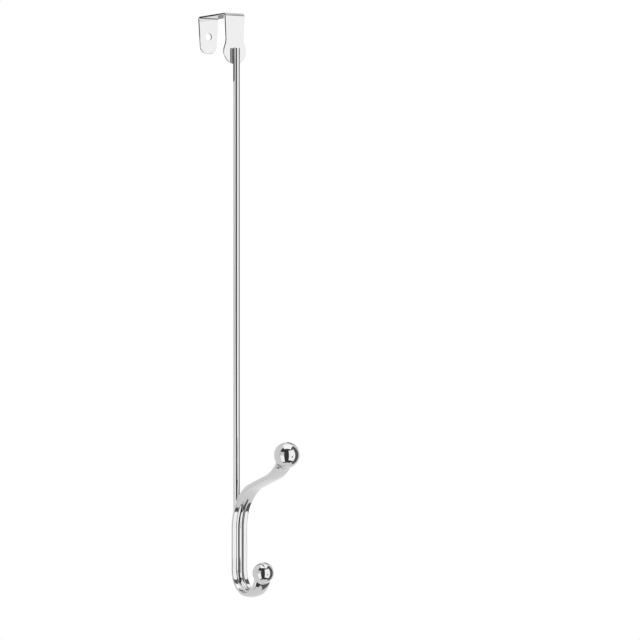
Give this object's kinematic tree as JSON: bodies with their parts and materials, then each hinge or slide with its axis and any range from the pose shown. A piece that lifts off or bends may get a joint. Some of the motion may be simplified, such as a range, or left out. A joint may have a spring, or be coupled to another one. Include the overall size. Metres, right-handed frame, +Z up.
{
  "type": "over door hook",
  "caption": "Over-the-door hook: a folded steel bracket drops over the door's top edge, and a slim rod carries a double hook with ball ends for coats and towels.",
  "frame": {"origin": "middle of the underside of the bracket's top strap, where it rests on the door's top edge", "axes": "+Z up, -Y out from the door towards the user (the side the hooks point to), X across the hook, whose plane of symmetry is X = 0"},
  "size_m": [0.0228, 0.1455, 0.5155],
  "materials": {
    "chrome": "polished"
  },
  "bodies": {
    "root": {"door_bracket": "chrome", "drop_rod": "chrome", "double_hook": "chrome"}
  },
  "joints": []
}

_Goal of the exercise_.
Can you give every line above again, exactly as written?

_Task result_.
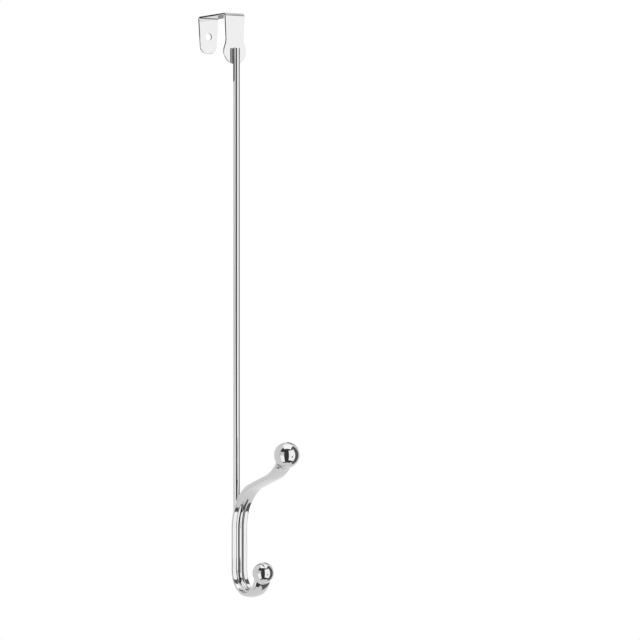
Give this object's kinematic tree as JSON: bodies with their parts and materials, then each hinge or slide with its axis and any range from the pose shown. A piece that lifts off or bends may get a joint. Some of the motion may be simplified, such as a range, or left out. A joint may have a spring, or be coupled to another one. Include the overall size. Metres, right-handed frame, +Z up.
{
  "type": "over door hook",
  "caption": "Over-the-door hook: a folded steel bracket drops over the door's top edge, and a slim rod carries a double hook with ball ends for coats and towels.",
  "frame": {"origin": "middle of the underside of the bracket's top strap, where it rests on the door's top edge", "axes": "+Z up, -Y out from the door towards the user (the side the hooks point to), X across the hook, whose plane of symmetry is X = 0"},
  "size_m": [0.0228, 0.1455, 0.5155],
  "materials": {
    "chrome": "polished"
  },
  "bodies": {
    "root": {"door_bracket": "chrome", "drop_rod": "chrome", "double_hook": "chrome"}
  },
  "joints": []
}